Bitcoin spent the session hovering just above $75,000, but the action behind the price tells a quieter story. Spot demand has been fading for days, and the ETF flows that helped drive the earlier rally have flipped into outflows this week. Volatility is compressing, leaving the market stuck in a narrow range with traders waiting for a breakout – or a breakdown.
ETF flows reverse
The same institutional pipeline that pushed Bitcoin to recent highs is now draining. After weeks of steady inflows, the major spot Bitcoin ETFs recorded net outflows for the third straight trading day Wednesday. The reversal isn't dramatic in dollar terms, but the shift in direction is enough to pull momentum out of the market.
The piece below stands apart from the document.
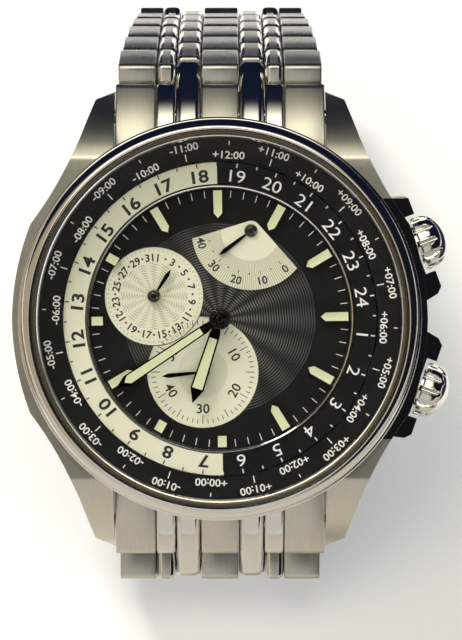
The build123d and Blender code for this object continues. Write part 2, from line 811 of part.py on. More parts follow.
def link_piece(label, pivot, along, lateral, width, joins_row):
    """One link, from its first pivot to the pins in its fingers' ends."""
    plane = link_plane(pivot, along, lateral)
    row_end = pitch / 2 + link_nose
    columns = [(-half_centre, half_centre, -link_nose, row_end)]
    for side in (-1, 1):
        from_x, to_x = sorted((side * finger_outer_x, side * width / 2))
        columns.append((from_x, to_x, -link_nose, row_end))
        from_x, to_x = sorted((side * half_centre, side * finger_outer_x))
        columns.append((from_x, to_x, pitch / 2 - finger_nose, row_end))
        columns.append((from_x + side_gap, to_x - side_gap, pitch / 2, pitch + finger_nose))
    with BuildPart() as piece:
        for from_x, to_x, start, end in columns:
            with BuildSketch(plane.offset(from_x)):
                bar_profile(start, end, half_link, link_chamfer)
            extrude(amount=to_x - from_x)
        for hole_x in (-pin_end_x - side_gap, finger_outer_x - cut_over):
            with BuildSketch(plane.offset(hole_x)):
                flat_hole(pin_r, Mode.ADD)
            extrude(amount=pin_end_x + side_gap - finger_outer_x + cut_over, mode=Mode.SUBTRACT)
        for from_x, to_x in (side_pins if joins_row else clasp_pin):
            with BuildSketch(plane.offset(from_x)):
                with Locations((pitch, 0)):
                    Circle(pin_r)
            extrude(amount=to_x - from_x)
    save(piece, label)


def link_width(share):
    """Width of a link, tapering from the lugs to the clasp."""
    return lug_gap - (lug_gap - clasp_width) * share


rear_count = len(rear_slope_angles)
place = front_pivot + head_up * (2 * pivot_r)
for index, slope in enumerate(rear_slope_angles):
    along = Vector(0, cos(radians(slope)), -sin(radians(slope)))
    link_piece(f"rear_link_{index + 1}", place, along, Vector(1, 0, 0),
               link_width((index + 1) / rear_count), index + 1 < rear_count)
    place = place + along * pitch

place = front_pivot
front_count = 1 + front_flat_links
for index in range(front_count):
    slope = radians(front_slope_angle) if index == 0 else 0
    along = Vector(0, cos(slope), -sin(slope))
    link_piece(f"front_link_{index + 1}", place, along, Vector(-1, 0, 0),
               link_width((index + 1) / front_count), index + 1 < front_count)
    place = place + along * pitch

# End links, between the lugs, each with the fingers that carry the first link
for label, side in (("rear_end_link", 1), ("front_end_link", -1)):
    plane = link_plane(head_origin, head_up * side, Vector(side, 0, 0))
    pivot_plane = link_plane(head_origin + head_out * pivot_z, head_up * side, Vector(side, 0, 0))
    with BuildPart() as end_link:
        with BuildSketch(plane.offset(-lug_gap / 2)):
            Polygon(
                (case_round_r - end_link_depth, end_link_bottom_z),
                (case_round_r - end_link_depth, end_link_inner_z),
                (case_round_r, end_link_inner_z),
                (end_link_outer_y, end_link_top_z),
                (end_link_outer_y, end_link_bottom_z),
                align=None,
            )
        extrude(amount=lug_gap)
        for edge in (-1, 1):
            from_x, to_x = sorted((edge * finger_from_x, edge * finger_to_x))
            with BuildSketch(pivot_plane.offset(from_x)):
                bar_profile(case_round_r, pivot_r + finger_nose, half_link, link_chamfer)
            extrude(amount=to_x - from_x)
        with BuildSketch(head):
            Circle(case_round_r + running_gap)
        extrude(amount=case_top_z, mode=Mode.SUBTRACT)
        with BuildSketch(plane.offset(-lug_gap)):
            with Locations((spring_bar_y, spring_bar_z)):
                Circle(spring_bar_r)
        extrude(amount=2 * lug_gap, mode=Mode.SUBTRACT)
        for from_x, to_x in side_pins:
            with BuildSketch(plane.offset(from_x)):
                with Locations((pivot_r, pivot_z)):
                    Circle(pin_r)
            extrude(amount=to_x - from_x)
    save(end_link, label)

with BuildPart() as spring_bars:
    for side in (-1, 1):
        with BuildSketch(head_side.offset(-lug_inner_x - lug_hole_depth + slide_gap)):
            with Locations((side * spring_bar_y, spring_bar_z)):
                Circle(spring_bar_r)
        extrude(amount=2 * (lug_inner_x + lug_hole_depth - slide_gap))
save(spring_bars, "spring_bars")

# Clasp: a cover on the table, and two blades folded over it
table_side = Plane(origin=(0, 0, 0), x_dir=(0, 1, 0), z_dir=(1, 0, 0))
front_pin_y = -clasp_length / 2
rear_pin_y = clasp_length / 2
cover_hinge_y = front_pin_y + cover_hinge_in
blade_hinge_y = rear_pin_y - blade_hinge_in
cover_front_y = front_pin_y + finger_nose + cover_end_gap
cover_rear_y = rear_pin_y - finger_nose - cover_end_gap
knuckle_inner_x = blade_width / 2 - knuckle_width
tongue_half = half_centre - side_gap
eye_gap = 0.15


def across(from_x, to_x, mode=Mode.ADD):
    """Extrude the side profile just drawn from one place across the clasp to another."""
    extrude(amount=to_x - from_x, mode=mode)


with BuildPart() as inner_blade:
    with BuildSketch(table_side.offset(-tongue_half)):
        with Locations((front_pin_y, half_link)):
            Circle(inner_eye_r)
        with Locations((front_pin_y, inner_blade_z)):
            Rectangle(cover_hinge_in, blade_thickness, align=Align.MIN)
        with Locations((front_pin_y, half_link)):
            flat_hole(pin_r)
    across(-tongue_half, tongue_half)
    blade_start = cover_front_y
    blade_stop = blade_hinge_y - blade_eye_r - eye_gap
    with BuildSketch(table_side.offset(-blade_width / 2)):
        with Locations((blade_start, inner_blade_z)):
            Rectangle(blade_stop - blade_start, blade_thickness, align=Align.MIN)
    across(-blade_width / 2, blade_width / 2)
    for side in (-1, 1):
        edges = sorted((side * (knuckle_inner_x + side_gap), side * blade_width / 2))
        with BuildSketch(table_side.offset(edges[0])):
            with Locations((blade_hinge_y, blade_hinge_z)):
                Circle(blade_eye_r)
            with Locations((blade_hinge_y, inner_blade_z)):
                Rectangle(blade_eye_r + 2 * eye_gap, blade_thickness, align=(Align.MAX, Align.MIN))
        across(edges[0], edges[1])
    with BuildSketch(table_side.offset(-knuckle_inner_x - side_gap)):
        with Locations((blade_hinge_y, blade_hinge_z)):
            Circle(hinge_pin_r)
    across(-knuckle_inner_x - side_gap, knuckle_inner_x + side_gap)
save(inner_blade, "inner_blade")

with BuildPart() as outer_blade:
    plate_start = cover_hinge_y + cover_eye_r + eye_gap
    plate_stop = blade_hinge_y - blade_eye_r - eye_gap
    with BuildSketch(table_side.offset(-blade_width / 2)):
        with Locations((plate_start, outer_blade_z)):
            Rectangle(plate_stop - plate_start, blade_thickness, align=Align.MIN)
    across(-blade_width / 2, blade_width / 2)
    with BuildSketch(table_side.offset(-knuckle_inner_x)):
        with Locations((cover_hinge_y, cover_hinge_z)):
            Circle(cover_eye_r)
        with Locations((blade_hinge_y, blade_hinge_z)):
            Circle(blade_eye_r)
        with Locations((cover_hinge_y, outer_blade_z)):
            Rectangle(blade_hinge_y - cover_hinge_y, blade_thickness, align=Align.MIN)
        with Locations((cover_hinge_y, cover_hinge_z), (blade_hinge_y, blade_hinge_z)):
            flat_hole(hinge_pin_r)
    across(-knuckle_inner_x, knuckle_inner_x)
save(outer_blade, "outer_blade")

with BuildPart() as clasp_cover:
    with BuildSketch(table_side.offset(-clasp_width / 2)):
        with Locations((cover_front_y, 0)):
            Rectangle(rear_pin_y + cover_ear_reach - cover_front_y, cover_height, align=Align.MIN)
    across(-clasp_width / 2, clasp_width / 2)
    with BuildSketch(table_side.offset(cover_wall - clasp_width / 2)):
        with Locations((cover_front_y - cut_over, cover_plate)):
            Rectangle(clasp_length, cover_height, align=Align.MIN)
        with Locations((cover_rear_y, -cut_over)):
            Rectangle(clasp_length, cover_height + cut_over, align=Align.MIN)
    across(0, clasp_width - 2 * cover_wall, mode=Mode.SUBTRACT)
    for side in (-1, 1):
        edges = sorted((side * (knuckle_inner_x + side_gap), side * blade_width / 2))
        with BuildSketch(table_side.offset(edges[0])):
            with Locations((cover_hinge_y, cover_hinge_z)):
                Circle(cover_eye_r)
            with Locations((cover_hinge_y, cover_plate)):
                Rectangle(2 * cover_eye_r, cover_hinge_z - cover_plate, align=(Align.CENTER, Align.MIN))
        across(edges[0], edges[1])
    with BuildSketch(table_side.offset(-knuckle_inner_x - side_gap)):
        with Locations((cover_hinge_y, cover_hinge_z)):
            Circle(hinge_pin_r)
    across(-knuckle_inner_x - side_gap, knuckle_inner_x + side_gap)
    chamfer(clasp_cover.edges().filter_by(Axis.Y).group_by(Axis.Z)[0], cover_chamfer)
save(clasp_cover, "clasp_cover")

print("lean", degrees(lean), "head origin", head_origin, "clasp length", clasp_length)
print("front pivot", front_pivot, "rear pivot", front_pivot + head_up * (2 * pivot_r))
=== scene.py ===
import json
from math import acos, atan2, cos, degrees, hypot, pi, radians, sin

import bmesh
import bpy
from mathutils import Matrix, Vector


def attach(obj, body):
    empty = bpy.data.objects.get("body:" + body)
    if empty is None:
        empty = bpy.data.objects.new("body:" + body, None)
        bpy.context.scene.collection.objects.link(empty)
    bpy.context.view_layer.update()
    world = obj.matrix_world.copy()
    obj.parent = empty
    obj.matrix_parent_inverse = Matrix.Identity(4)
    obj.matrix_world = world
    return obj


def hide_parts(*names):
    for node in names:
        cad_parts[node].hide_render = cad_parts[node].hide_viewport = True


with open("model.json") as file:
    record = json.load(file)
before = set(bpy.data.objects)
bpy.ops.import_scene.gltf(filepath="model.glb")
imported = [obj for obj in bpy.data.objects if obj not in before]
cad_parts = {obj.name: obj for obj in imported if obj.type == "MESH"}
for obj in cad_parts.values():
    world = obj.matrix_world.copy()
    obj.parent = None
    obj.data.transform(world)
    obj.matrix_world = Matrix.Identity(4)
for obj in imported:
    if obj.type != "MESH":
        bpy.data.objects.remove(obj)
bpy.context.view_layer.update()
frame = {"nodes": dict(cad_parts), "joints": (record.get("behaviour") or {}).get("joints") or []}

joints = {joint["name"]: joint for joint in frame["joints"]}
nodes = frame["nodes"]

# the head's own frame, in millimetres: its origin on the case back, +Z out of the dial, +Y to 12 o'clock
headOut = Vector(joints["minute_hand_turn"]["axis"])
lean = atan2(-headOut.y, headOut.z)
dialCentre = Vector(joints["minute_hand_turn"]["pos_m"])
backLevel = min(headOut.dot(v.co) for v in nodes["case_back"].data.vertices)
headOrigin = dialCentre - headOut * (headOut.dot(dialCentre) - backLevel)
headPlace = Matrix.Translation(headOrigin) @ Matrix.Rotation(lean, 4, "X") @ Matrix.Scale(0.001, 4)
print("head at", headOrigin, "lean", lean)


def jointInHead(name):
    return headPlace.inverted() @ Vector(joints[name]["pos_m"])


# materials
colours = dict(
    steel=(0.74, 0.73, 0.70), polish=(0.82, 0.81, 0.80), warmSteel=(0.80, 0.775, 0.71),
    darkSteel=(0.06, 0.055, 0.055), rimSteel=(0.30, 0.28, 0.23), brass=(0.74, 0.56, 0.26),
    blackDial=(0.010, 0.010, 0.011), guillocheLight=(0.16, 0.16, 0.15),
    cream=(0.76, 0.75, 0.60), creamShade=(0.62, 0.61, 0.48), creamGroove=(0.42, 0.41, 0.31),
    lume=(0.68, 0.72, 0.46), ink=(0.012, 0.012, 0.014), white=(0.86, 0.87, 0.84), rubber=(0.11, 0.085, 0.055),
)


def rgba(name):
    return (*colours[name], 1.0)


def addNode(tree, kind, values=None, **settings):
    node = tree.nodes.new(kind)
    for key, value in settings.items():
        setattr(node, key, value)
    for key, value in (values or {}).items():
        node.inputs[key].default_value = value
    return node


def freshMaterial(name):
    material = bpy.data.materials.new(name)
    material.use_nodes = True
    return material, material.node_tree, material.node_tree.nodes["Principled BSDF"]


def objectCoords(tree, inHead, centre=(0.0, 0.0, 0.0), turn=0.0):
    source = addNode(tree, "ShaderNodeTexCoord")
    place = addNode(tree, "ShaderNodeMapping", vector_type="TEXTURE")
    if inHead:
        place.inputs["Location"].default_value = headOrigin
        place.inputs["Rotation"].default_value = (lean, 0, 0)
    place.inputs["Scale"].default_value = (0.001, 0.001, 0.001)
    tree.links.new(source.outputs["Object"], place.inputs["Vector"])
    if centre == (0.0, 0.0, 0.0) and turn == 0.0:
        return place.outputs["Vector"]
    about = addNode(tree, "ShaderNodeMapping", {"Location": centre, "Rotation": (0, 0, turn)}, vector_type="TEXTURE")
    tree.links.new(place.outputs["Vector"], about.inputs["Vector"])
    return about.outputs["Vector"]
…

Without fresh ETF buying, the bid underneath spot prices has thinned noticeably.
Volatility collapses
Options markets are pricing the tightest implied volatility since February. Day-to-day swings have shrunk to roughly 1.5%, a fraction of the 4-5% moves seen earlier this year. Low volatility often precedes a larger move, but it doesn't signal which way. The compression itself is making it harder for trend-following strategies to generate returns, which in turn discourages new capital from jumping in.
Where support lives
Analysts are watching the $72,500-$73,000 zone as the nearest meaningful support. That band held twice in May during brief sell-offs. A close below it would put $70,000 back in play. On the upside, resistance around $78,000 has rejected every attempt this month. The longer price grinds sideways, the more those levels matter – break one and the next leg could be fast.
The next few sessions are light on macro data, so the market is largely left to its own devices. Whether ETF outflows accelerate or stabilize will probably decide if $75,000 holds or becomes a ceiling.